The humidity and hazy light of late summer can be felt in Christmas Trees (2002, 24 inches by 22 inches), which shows a huge strip of land marred by high-tension power lines. The mass of grasses, brush and trees in which the poles and lines are nestled is made of a rich density of paint, built up from many layers of thin glazes and thick bundles of marks and hatching. Tiny hairlike brushstrokes in olive green, augmented with turquoise and salmon-pink, deliciously describe a bank of distant pine trees. A sign advertising Christmas trees and a bright red bollard seem to pull the space open in the center, while power lines drape across the landscape and carve the sky into patchwork strips of blue and gray.

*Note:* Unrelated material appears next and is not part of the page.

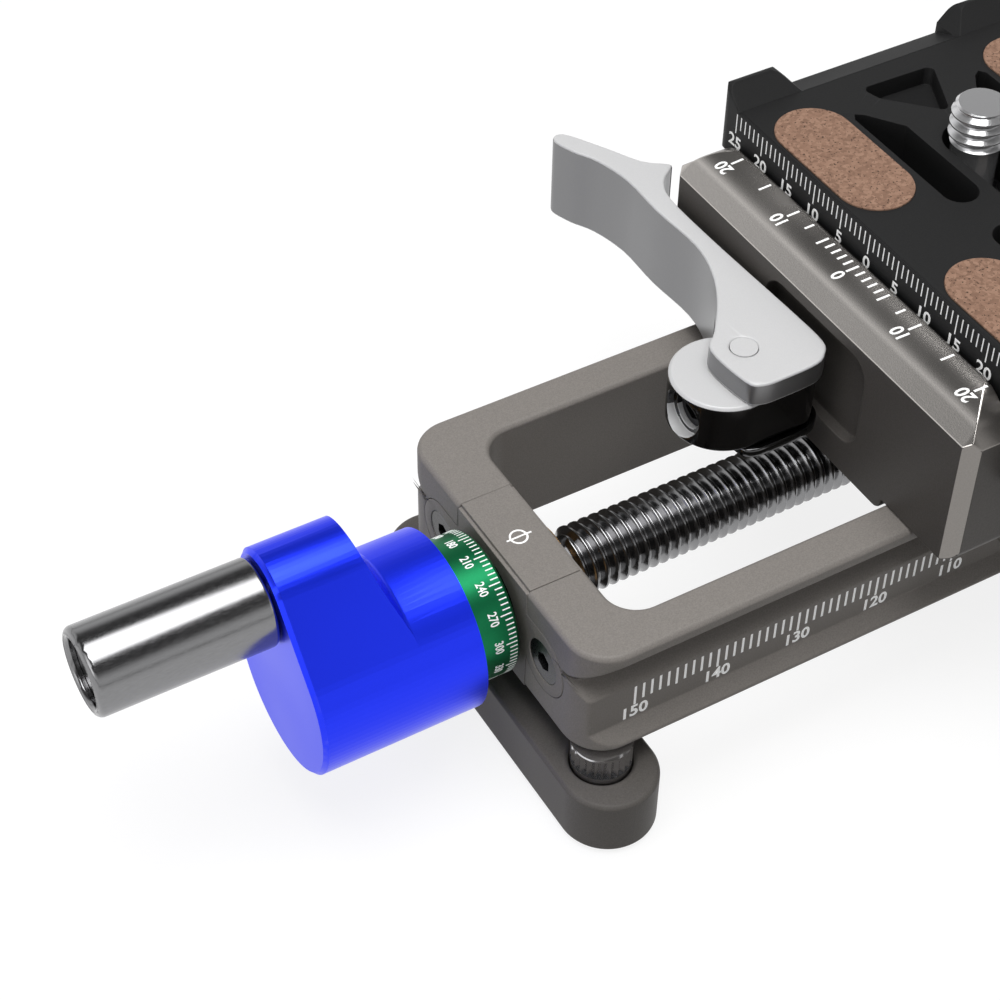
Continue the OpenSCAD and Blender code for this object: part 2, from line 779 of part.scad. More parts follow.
module nut_block() {
    half = nut_block_length / 2;
    seat = nut_block_bottom + m3_head + head_recess;
    color(body_grey) difference() {
        translate([clamp_x - half, -nut_block_half, nut_block_bottom])
            cube([nut_block_length, 2 * nut_block_half, clamp_bottom - nut_block_bottom]);
        translate([0, 0, axis_z]) x_bar(nut_d / 2 + fit_gap, clamp_x - half - cut, clamp_x + half + cut);
        for (sx = [-1, 1], sy = [-1, 1]) translate([clamp_x + sx * nut_screw_x, sy * nut_screw_y, 0]) {
            z_bar(m3_head_d / 2 + run_gap, nut_block_bottom - cut, seat);
            z_bar(m3_d / 2 + fit_gap, nut_block_bottom, clamp_bottom + cut);
        }
        translate([clamp_x, 0, axis_z]) rotate([90, 0, 0])
            z_bar(set_screw_d / 2 + fit_gap, 0, nut_block_half + cut);
    }
}

module nut_block_screws() {
    seat = nut_block_bottom + m3_head + head_recess;
    color(dark_steel) for (sx = [-1, 1], sy = [-1, 1])
        translate([clamp_x + sx * nut_screw_x, sy * nut_screw_y, seat])
            cap_screw_up(m3_d, m3_head_d, m3_head, clamp_bottom + nut_screw_thread - seat, m3_socket);
}

module drive_nut() {
    front = clamp_x - nut_block_length / 2 - nut_flange;
    color([0.72, 0.55, 0.28]) translate([0, 0, axis_z]) difference() {
        union() {
            x_bar(nut_flange_d / 2, front, front + nut_flange - fit_gap);
            x_bar(nut_d / 2, front, front + nut_length);
        }
        x_bar(thread_d / 2 + run_gap, front - cut, front + nut_length + cut);
    }
}

module nut_set_screw() {
    color(dark_steel) translate([clamp_x, 0, axis_z]) rotate([90, 0, 0]) difference() {
        z_bar(set_screw_d / 2, nut_d / 2 + fit_gap, nut_block_half - 0.5);
        translate([0, 0, nut_block_half - 2.5]) cylinder(h = 3, r = 0.85, $fn = 6);
    }
}

module jaw_guide_pins() {
    color(steel) for (s = [-1, 1]) translate([0, s * guide_pin_spread, guide_pin_z])
        x_bar(guide_pin_d / 2, guide_pin_start, clamp_rear - cut);
}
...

A group of new paintings, Snook's Pond Estates I, II, and III (all 2002, 13 inches by 11 inches) offer an even more compelling vision of the landscape. McCoubrey wanted to show the "transition of a favorite swimming pond into a residential development, and to focus on the specific details of that transition." Each painting describes, with loving attentiveness, a single newly planted tree with a spiraling white bandage around its trunk and a fluttering pink ribbon tied to a low branch. In Snook's Pond Estates III, the dark foreground, covered with scrubby plants and trash, is contrasted with glowing tree-covered hills in the distance. The landscape is filled with carefully knitted-in suggestions of human use and abuse of the land: a distant house, a sign, a bit of greenish trash, a power line. In the midst of this sadness, the bare branches of the young tree reach awkwardly upward from the earth into a sky marbled with pure blue and gray clouds tinged with pink.

The great scientist Edward O. Wilson wrote: "The natural world is everywhere disappearing before our eyes -- cut to pieces, mowed down, plowed under, gobbled up, replaced by human artifacts." He also observed, somewhat hopefully, that "untrammeled nature exists in the dirt and rotting vegetation beneath our feet." These magnificent new paintings by Sarah McCoubrey communicate her intense affection for her surroundings and allow us to take a good hard look at the lost paradise of the American landscape.